By using the first form, you avoid the creation of a second array and also avoid the reflection code.


toArray() does not use reflection. At least as long as you do not count "casting" to reflection, anyway ;-).
toArray(T[]) does. It needs to create an array of the appropriate type. Modern JVMs optimise that kind of reflection to be about the same speed as the non-reflective version.
I think that it does use reflection. The JDK 1.5.0_10 does for sure and reflection is the only way I know to create an array of a type that you don't know at compile time.
Then one of the source code examples her (the one above or mine) is out-of-date. Sadly, I didn't find a correct sub-version number for mine, though.
Georgi, your code is from JDK 1.6 and if you see the implementation of the Arrays.copyTo method you will see that the implementation uses reflection.
M
MiguelMunoz

The second one is marginally mor readable, but there so little improvement that it's not worth it. The first method is faster, with no disadvantages at runtime, so that's what I use. But I write it the second way, because it's faster to type. Then my IDE flags it as a warning and offers to fix it.
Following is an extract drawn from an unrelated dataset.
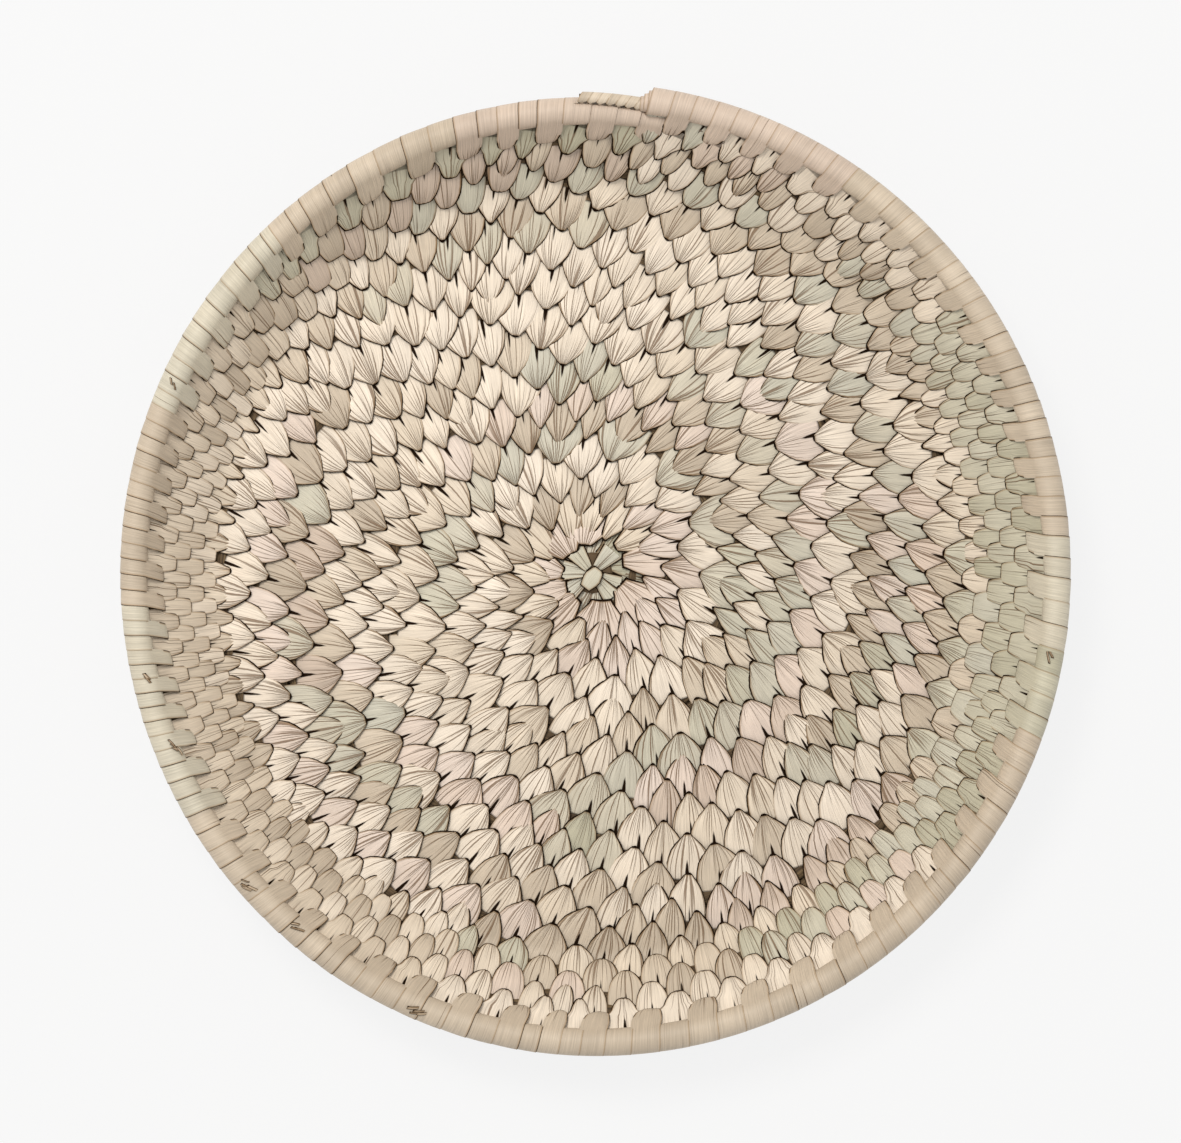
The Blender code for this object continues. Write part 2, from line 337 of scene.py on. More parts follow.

With a single keystroke, it converts the code from the second type to the first one.


M
Matthew Murdoch

Using 'toArray' with the array of the correct size will perform better as the alternative will create first the zero sized array then the array of the correct size. However, as you say the difference is likely to be negligible.

Also, note that the javac compiler does not perform any optimization. These days all optimizations are performed by the JIT/HotSpot compilers at runtime. I am not aware of any optimizations around 'toArray' in any JVMs.

The answer to your question, then, is largely a matter of style but for consistency's sake should form part of any coding standards you adhere to (whether documented or otherwise).


OTOH, if the standard is to use a zero-length array, then cases that deviate imply that performance is a concern.